You're right, let me rephrase what I wanted to say: with this, there will be two ways to target the windows ABI. I guess we can be fine with it, but that adds some kind of complexity that needs to be explained to the end user.

There is also the support the equivalent of the __builtin_ms_va_list type that needs to be considered, which would make a type that could look like __builtin_abi_va_list_INSERT_TRIPLE_HERE, with the fact that we can't have '-' in types. It might be better to do something similar than ext_vector_type, and have something like:

typedef va_list __attribute__((target_abi("arm64-apple-ios"))) arm64_ios_abi_va_list;

Ah. That's tricky because va_list is not normally abstracted in the compiler representation; the target just gives an implicit prefix that's parsed before the translation unit, and that defines the va_list type. If you want easy OS ABI portability here, you'll need to come up with a way in the source language to spell the different va_list types and to select which va_next implementation you want (va_start has to match the current function, but va_next doesn't). Fortunately we lower va_next in the frontend, so LLVM only needs to know about va_start, and that's always determined by the current function.

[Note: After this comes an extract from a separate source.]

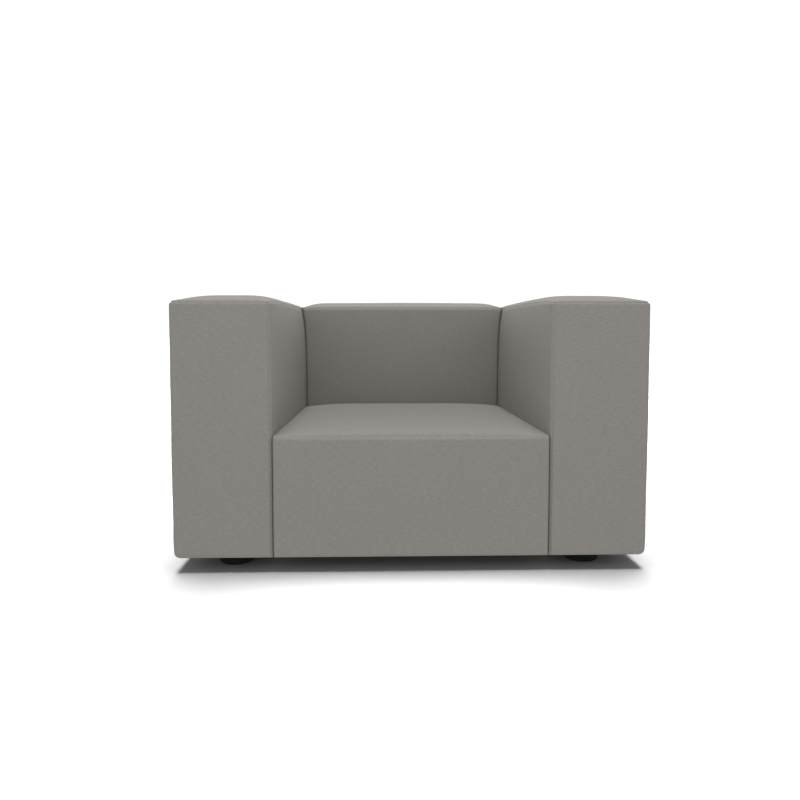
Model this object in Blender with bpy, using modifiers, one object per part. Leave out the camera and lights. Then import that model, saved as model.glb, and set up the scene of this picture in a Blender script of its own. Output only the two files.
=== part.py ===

Another question I would have with that setup is how much this is "transposed" into the LLVM world. My feeling is that can be, at least as a first implementation, just a "frontend" to assign the darwin or MS calling conventions to functions.

I think it really depends on how far you want to take this. If you just want to control register/stack conventions, then it seems to me that adding LLVM CCs that are explicit about which rules to use (and making Clang do its side of the lowering properly) is pretty reasonable. LLVM is already pretty well abstracted to be flexible about CCs. I'm not sure if it's well-abstracted to be flexible about varargs support, but that's still probably not too invasive. If you want to start doing function-specific overrides for features with a more complex lowering, like the C++ ABI or exception handling, that's asking a lot more.